The goal is to take the people on your by-name list and make sure each person gets connected to housing. So, we track how people move through the homeless response system. Everyone on the list is categorized according to where they are in the system.
Inflow: the new people
When a person loses housing and enters into homelessness, they’re part of what we call inflow. Inflow data points are:
- Newly identified: People new to homelessness
- Returned from housing: People who experienced homelessness before, got connected with housing, and now are homeless again
- Returned from Inactive: People who experienced homelessness before and exited to unknown destinations (left town, were institutionalized for 90+ days etc), and now are homeless again
Actively homeless: the people without housing right now
People who are currently homeless are categorized as:
- Actively homeless (in contrast to folks whose current status is Housed or Inactive)
Outflow: the people who are no longer homeless
Outflow data points are:
- Housing placements: People who are connected to permanent housing
- Moved to inactive: People who exit out of homelessness without support from the homeless response system, such as finding their own housing, moving out of the community, or entering a long-term stay in an institution
Watch this video to get a better sense of how by-name lists allow communities to track the flow of people through the homelessness response system.
How often is the by-name list updated?
Monthly, at a minimum.
Do all cities use a by-name list?
No. But many communities, including more than 80 in Built for Zero, currently use a by-name list or are in the process of building one. Communities in Built for Zero make up roughly 20% of all Continuums of Care in the U.S.
Recognizing the necessary role that quality data plays in ending homelessness, other communities across the country are also using HMIS to collect, analyze, and use more dynamic data.
Is my city using a by-name list?
You can check to see if your city is part of Built for Zero, where they will build a by-name list of who is experiencing homelessness.
If your community isn’t part of Built for Zero, it can still learn how to create a by-name list. This Quality By-Name List Starter Kit training opportunity is designed for communities that are not currently enrolled in the Built for Zero Collaborative. If your community is interested in this training, please submit the community interest form by February 19.
How is by-name list data different from the point-in-time count?
The U.S. Department of Housing and Urban Development (HUD) mandates an annual census of people experiencing homelessness, called the point-in-time count. By-name lists are updated more regularly to provide communities with more actionable information on homelessness.

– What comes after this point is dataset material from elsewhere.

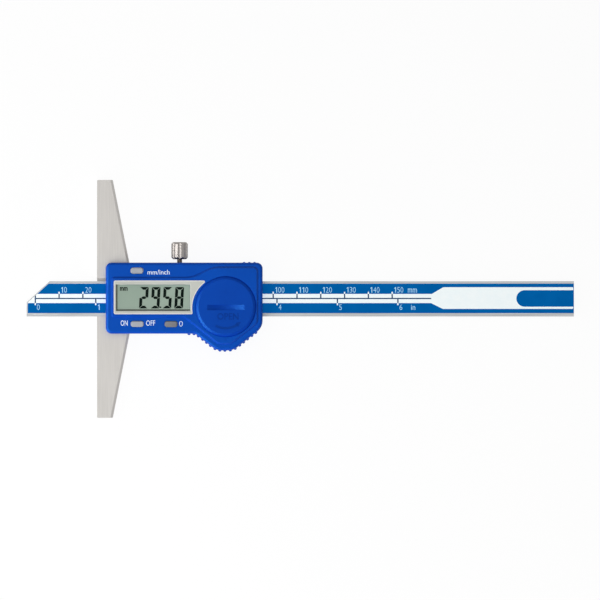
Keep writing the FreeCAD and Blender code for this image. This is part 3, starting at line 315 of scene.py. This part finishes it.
PILL_START = 179.7                  # middle of the pill's round end, along X
PILL_MIDDLE = 0.17
PILL_RADIUS = 3.47
pill = [(FIELD_END, PILL_MIDDLE - PILL_RADIUS), (FIELD_END, PILL_MIDDLE + PILL_RADIUS),
        *arc(PILL_START, PILL_MIDDLE, PILL_RADIUS, 90, 270, steps=16)]
plates("scale_pill", [pill], *OVERPRINT, label_blue, "beam_body", "label_film")


# ---- Scale figures -----------------------------------------------------------------------
# Narrow figures in pale ink beside every centimetre and every inch, with the units' names
# at the rear end of each row.

def letter(shape, text, x0, x1, y0, y1, z0, z1, weight=0.0):
    """Adds text in plain sans letters that fill that box, bolder where its weight is larger."""
    writing = bpy.data.curves.new("writing", "FONT")
    writing.body = text
    writing.extrude = 0.5               # any depth will do, as it is stretched to the box
    writing.offset = weight
    writing.resolution_u = 3            # few steps in a curve this small
    holder = bpy.data.objects.new("writing", writing)
    mesh = bpy.data.meshes.new_from_object(holder)
    points = [v.co for v in mesh.vertices]
    low = Vector([min(p[i] for p in points) for i in range(3)])
    high = Vector([max(p[i] for p in points) for i in range(3)])
    size = high - low
    stretch = Matrix.Diagonal(
        ((x1 - x0) * MM / size.x, (y1 - y0) * MM / size.y, (z1 - z0) * MM / size.z, 1))
    mesh.transform(Matrix.Translation((x0 * MM, y0 * MM, z0 * MM)) @ stretch @ Matrix.Translation(-low))
    shape.from_mesh(mesh)
    bmesh.ops.remove_doubles(shape, verts=shape.verts, dist=NEAR * MM)
    bpy.data.objects.remove(holder)
    bpy.data.curves.remove(writing)
    bpy.data.meshes.remove(mesh)


FIGURE_GAP = 0.7                    # from a tick to its number
ROUND_GAP = 0.3                     # added above, where the number doesn't begin with a 1
FIGURE_WIDTH = 1.15
FIGURE_SPACE = 0.26
FIGURE_WEIGHT = -0.012
MM_ROW = 2.62, 4.94
INCH_ROW = -4.66, -2.36
UNIT_NAMES = {"mm": (130.65, 134.45, 2.62, 4.36), "in": (132.0, 133.75, -4.62, -2.5)}
ONE_LEFT, ONE_RIGHT = 0.6, 0.92     # the sides of the stroke of a 1
FLAG_TIP = 0.2                      # the end of its flag
FLAG_TOP, FLAG_FOOT = 0.42, 0.72    # the flag's end, down from the figure's top
FLAG_ROOT = 0.44                    # where the flag's underside meets the stroke
FLAG_SLANT = 0.05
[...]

Using the point in time count methodology is like taking a photo with an early model camera. The picture is distorted if the subject moves, and homelessness is always in flux, and the picture takes time to develop, in this case many months. The result is a hazy picture of the past.
What about privacy?
In most communities, anyone on the by-name list will sign a consent form that stipulates who their data can be shared with. Community teams decide who this data will be shared with, and in most communities, this data is only used to help people connect with safe and stable long-term housing.
Where did the idea of a by-name list come from?
In 2010, we launched an initiative to house 100,000 people experiencing chronic homelessness called the 100,000 Homes Campaign. Communities across the country beat this goal — they found permanent homes for more than 105,000 people in just four years.
While communities dramatically increased their housing placement rate (the number of people they could house a month), they didn’t dramatically reduce the number of people experiencing homelessness. We learned that in order to end homelessness, communities would need to count down to zero, rather than counting up to increase housing placements.
From there, we developed the idea of the by-name list to help communities account for everyone experiencing homelessness locally in partnership with local leaders in the field and federal partners at HUD and the VA.
So, what now?
Our field is moving to real-time, by-name data in so many places. Even communities outside of Built for Zero are working hard to improve the quality and comprehensiveness of their data in HMIS. It’s time for one, coordinated, federal approach that ends the unhelpful exercise of an annual snapshot and requires and supports every community in America to know everyone experiencing homelessness by name and in real time.